What the task requires -
Your task is to give the data again, exactly, with every line intact.

:: Material provided

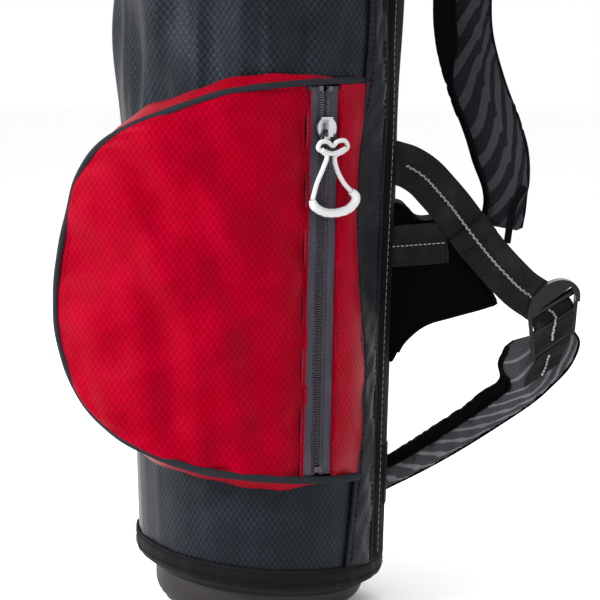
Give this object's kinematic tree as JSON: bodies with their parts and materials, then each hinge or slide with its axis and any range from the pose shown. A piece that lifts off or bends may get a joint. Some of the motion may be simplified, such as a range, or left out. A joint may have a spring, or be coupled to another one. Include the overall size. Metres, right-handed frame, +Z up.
{
  "type": "golf stand bag",
  "caption": "Small round golf stand bag with a zipped ball pocket, padded shoulder straps and folding legs worked by a kick plate under the base.",
  "frame": {"origin": "centre of the base's bottom face, on the floor", "axes": "+Z up; -Y the ball pocket side; +X the spine with the straps"},
  "size_m": [0.297, 0.2126, 0.59],
  "materials": {
    "base_plastic": "moulded, fine grain",
    "webbing": "ribbed woven polyester",
    "shell_fabric": "ripstop polyester",
    "red_fabric": "dobby polyester",
    "metal": "zinc-plated",
    "chrome": "polished",
    "white_plastic": "moulded",
    "white_cord": "braided cord",
    "pad_fabric": "striped knit over foam",
    "rod_plastic": "fibreglass rod",
    "black_plastic": "moulded",
    "leg_metal": "powder-coated tube",
    "rubber": "ribbed",
    "tape": "zip tape"
  },
  "bodies": {
    "bag": {"base_cup": "base_plastic", "base_band": "webbing", "body_sleeve": "shell_fabric", "stay_rods": "rod_plastic", "top_collar": "base_plastic", "collar_cuff": "webbing", "divider_bars": "black_plastic", "divider_panel": "shell_fabric", "collar_rivets": "metal", "spine_facing": "shell_fabric", "spine_panel": "webbing", "handle_webbing": "webbing", "handle_grip": "black_plastic", "pocket_face": "red_fabric", "pocket_strip": "red_fabric", "pocket_gusset": "red_fabric", "pocket_piping": "shell_fabric", "zip_tapes": "tape", "zip_coil": "tape", "zip_stops": "black_plastic", "hip_pad": "webbing", "hip_webbing": "webbing", "shoulder_webbing": "webbing", "ladder_lock": "black_plastic", "upper_pad": "pad_fabric", "upper_backing": "webbing", "upper_webbing": "webbing", "upper_anchor": "black_plastic", "upper_tail": "webbing", "lower_pad": "pad_fabric", "lower_backing": "webbing", "lower_loop": "webbing", "lower_anchor": "webbing", "leg_bracket": "black_plastic", "leg_pins": "metal", "rod_guides": "black_plastic", "hinge_pin": "metal", "towel_tab": "webbing"},
    "zip_slider": {"zip_slider": "chrome"},
    "zip_pull": {"slider_ring": "black_plastic", "pull_cord": "white_cord", "pull_grip": "white_plastic"},
    "leg_left": {"leg_left": "leg_metal", "knuckle_left": "black_plastic", "foot_left": "rubber", "clip_left": "black_plastic"},
    "leg_right": {"leg_right": "leg_metal", "knuckle_right": "black_plastic", "foot_right": "rubber", "clip_right": "black_plastic"},
    "push_rod": {"push_rod": "metal", "rod_yoke": "black_plastic", "rod_pin": "metal"},
    "arm_left": {"arm_left": "metal"},
    "arm_right": {"arm_right": "metal"},
    "kick_plate": {"kick_plate": "base_plastic"},
    "towel_ring": {"towel_ring": "metal"}
  },
  "joints": [
    {"name": "leg_left_swing", "type": "hinge", "parent": "bag", "child": "leg_left", "pos_m": [-0.07605, 0.05525, 0.556], "axis": [0.5878, 0.809, 0], "range_deg": [0, 36], "stiffness_Nm_per_rad": 0.8},
    {"name": "leg_right_swing", "type": "hinge", "parent": "bag", "child": "leg_right", "pos_m": [-0.00983, 0.09348, 0.556], "axis": [0.9945, 0.1045, 0], "range_deg": [-0.5, 36.5]},
    {"name": "push_rod_slide", "type": "slide", "parent": "bag", "child": "push_rod", "axis": [-0.0107, 0.0186, 0.9998], "range_m": [-0.0001, 0.0324]},
    {"name": "arm_left_pivot", "type": "hinge", "parent": "push_rod", "child": "arm_left", "pos_m": [-0.04627, 0.08014, 0.40841], "axis": [-0.5878, -0.809, 0], "range_deg": [-0.5, 38]},
    {"name": "arm_right_pivot", "type": "hinge", "parent": "push_rod", "child": "arm_right", "pos_m": [-0.04627, 0.08014, 0.40841], "axis": [-0.9945, -0.1045, 0], "range_deg": [-0.5, 38]},
    {"name": "kick_plate_hinge", "type": "hinge", "parent": "bag", "child": "kick_plate", "pos_m": [-0.0025, 0.00433, 0.0065], "axis": [0.866, 0.5, 0], "range_deg": [-0.01, 22.02]},
    {"name": "zip_slider_travel", "type": "slide", "parent": "bag", "child": "zip_slider", "axis": [0.0208, 0.0142, 0.9997], "range_m": [-0.176, 0.012]},
    {"name": "zip_pull_swing", "type": "hinge", "parent": "zip_slider", "child": "zip_pull", "pos_m": [0.03938, -0.07802, 0.27549], "axis": [-0.8258, -0.5633, 0.0251], "range_deg": [0, 100]},
    {"name": "towel_ring_swing", "type": "hinge", "parent": "bag", "child": "towel_ring", "pos_m": [0.04136, 0.07779, 0.4826], "axis": [0.8829, -0.4695, 0], "range_deg": [0, 150]}
  ],
  "couplings": [
    {"joint": "leg_right_swing", "follows": "leg_left_swing", "ratio": 1},
    {"joint": "push_rod_slide", "follows": "leg_left_swing", "m_per_rad": 0.051237},
    {"joint": "arm_left_pivot", "follows": "leg_left_swing", "ratio": 1.0399},
    {"joint": "arm_right_pivot", "follows": "leg_left_swing", "ratio": 1.0399},
    {"joint": "kick_plate_hinge", "follows": "leg_left_swing", "ratio": 0.61111}
  ]
}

::::

Expected answer -
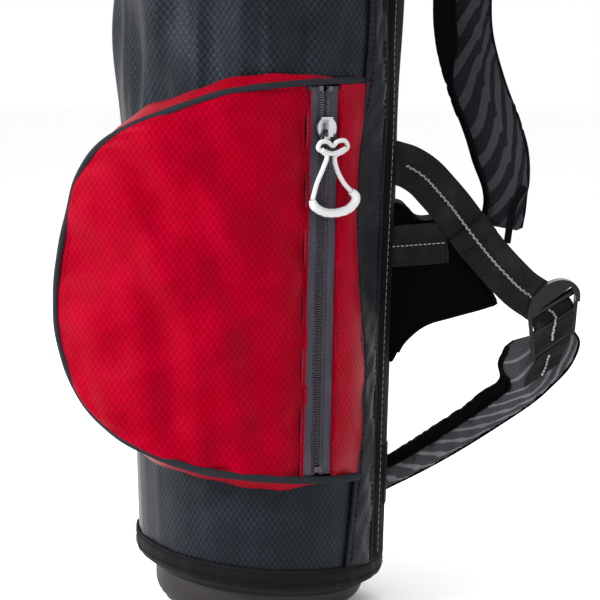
Give this object's kinematic tree as JSON: bodies with their parts and materials, then each hinge or slide with its axis and any range from the pose shown. A piece that lifts off or bends may get a joint. Some of the motion may be simplified, such as a range, or left out. A joint may have a spring, or be coupled to another one. Include the overall size. Metres, right-handed frame, +Z up.
{
  "type": "golf stand bag",
  "caption": "Small round golf stand bag with a zipped ball pocket, padded shoulder straps and folding legs worked by a kick plate under the base.",
  "frame": {"origin": "centre of the base's bottom face, on the floor", "axes": "+Z up; -Y the ball pocket side; +X the spine with the straps"},
  "size_m": [0.297, 0.2126, 0.59],
  "materials": {
    "base_plastic": "moulded, fine grain",
    "webbing": "ribbed woven polyester",
    "shell_fabric": "ripstop polyester",
    "red_fabric": "dobby polyester",
    "metal": "zinc-plated",
    "chrome": "polished",
    "white_plastic": "moulded",
    "white_cord": "braided cord",
    "pad_fabric": "striped knit over foam",
    "rod_plastic": "fibreglass rod",
    "black_plastic": "moulded",
    "leg_metal": "powder-coated tube",
    "rubber": "ribbed",
    "tape": "zip tape"
  },
  "bodies": {
    "bag": {"base_cup": "base_plastic", "base_band": "webbing", "body_sleeve": "shell_fabric", "stay_rods": "rod_plastic", "top_collar": "base_plastic", "collar_cuff": "webbing", "divider_bars": "black_plastic", "divider_panel": "shell_fabric", "collar_rivets": "metal", "spine_facing": "shell_fabric", "spine_panel": "webbing", "handle_webbing": "webbing", "handle_grip": "black_plastic", "pocket_face": "red_fabric", "pocket_strip": "red_fabric", "pocket_gusset": "red_fabric", "pocket_piping": "shell_fabric", "zip_tapes": "tape", "zip_coil": "tape", "zip_stops": "black_plastic", "hip_pad": "webbing", "hip_webbing": "webbing", "shoulder_webbing": "webbing", "ladder_lock": "black_plastic", "upper_pad": "pad_fabric", "upper_backing": "webbing", "upper_webbing": "webbing", "upper_anchor": "black_plastic", "upper_tail": "webbing", "lower_pad": "pad_fabric", "lower_backing": "webbing", "lower_loop": "webbing", "lower_anchor": "webbing", "leg_bracket": "black_plastic", "leg_pins": "metal", "rod_guides": "black_plastic", "hinge_pin": "metal", "towel_tab": "webbing"},
    "zip_slider": {"zip_slider": "chrome"},
    "zip_pull": {"slider_ring": "black_plastic", "pull_cord": "white_cord", "pull_grip": "white_plastic"},
    "leg_left": {"leg_left": "leg_metal", "knuckle_left": "black_plastic", "foot_left": "rubber", "clip_left": "black_plastic"},
    "leg_right": {"leg_right": "leg_metal", "knuckle_right": "black_plastic", "foot_right": "rubber", "clip_right": "black_plastic"},
    "push_rod": {"push_rod": "metal", "rod_yoke": "black_plastic", "rod_pin": "metal"},
    "arm_left": {"arm_left": "metal"},
    "arm_right": {"arm_right": "metal"},
    "kick_plate": {"kick_plate": "base_plastic"},
    "towel_ring": {"towel_ring": "metal"}
  },
  "joints": [
    {"name": "leg_left_swing", "type": "hinge", "parent": "bag", "child": "leg_left", "pos_m": [-0.07605, 0.05525, 0.556], "axis": [0.5878, 0.809, 0], "range_deg": [0, 36], "stiffness_Nm_per_rad": 0.8},
    {"name": "leg_right_swing", "type": "hinge", "parent": "bag", "child": "leg_right", "pos_m": [-0.00983, 0.09348, 0.556], "axis": [0.9945, 0.1045, 0], "range_deg": [-0.5, 36.5]},
    {"name": "push_rod_slide", "type": "slide", "parent": "bag", "child": "push_rod", "axis": [-0.0107, 0.0186, 0.9998], "range_m": [-0.0001, 0.0324]},
    {"name": "arm_left_pivot", "type": "hinge", "parent": "push_rod", "child": "arm_left", "pos_m": [-0.04627, 0.08014, 0.40841], "axis": [-0.5878, -0.809, 0], "range_deg": [-0.5, 38]},
    {"name": "arm_right_pivot", "type": "hinge", "parent": "push_rod", "child": "arm_right", "pos_m": [-0.04627, 0.08014, 0.40841], "axis": [-0.9945, -0.1045, 0], "range_deg": [-0.5, 38]},
    {"name": "kick_plate_hinge", "type": "hinge", "parent": "bag", "child": "kick_plate", "pos_m": [-0.0025, 0.00433, 0.0065], "axis": [0.866, 0.5, 0], "range_deg": [-0.01, 22.02]},
    {"name": "zip_slider_travel", "type": "slide", "parent": "bag", "child": "zip_slider", "axis": [0.0208, 0.0142, 0.9997], "range_m": [-0.176, 0.012]},
    {"name": "zip_pull_swing", "type": "hinge", "parent": "zip_slider", "child": "zip_pull", "pos_m": [0.03938, -0.07802, 0.27549], "axis": [-0.8258, -0.5633, 0.0251], "range_deg": [0, 100]},
    {"name": "towel_ring_swing", "type": "hinge", "parent": "bag", "child": "towel_ring", "pos_m": [0.04136, 0.07779, 0.4826], "axis": [0.8829, -0.4695, 0], "range_deg": [0, 150]}
  ],
  "couplings": [
    {"joint": "leg_right_swing", "follows": "leg_left_swing", "ratio": 1},
    {"joint": "push_rod_slide", "follows": "leg_left_swing", "m_per_rad": 0.051237},
    {"joint": "arm_left_pivot", "follows": "leg_left_swing", "ratio": 1.0399},
    {"joint": "arm_right_pivot", "follows": "leg_left_swing", "ratio": 1.0399},
    {"joint": "kick_plate_hinge", "follows": "leg_left_swing", "ratio": 0.61111}
  ]
}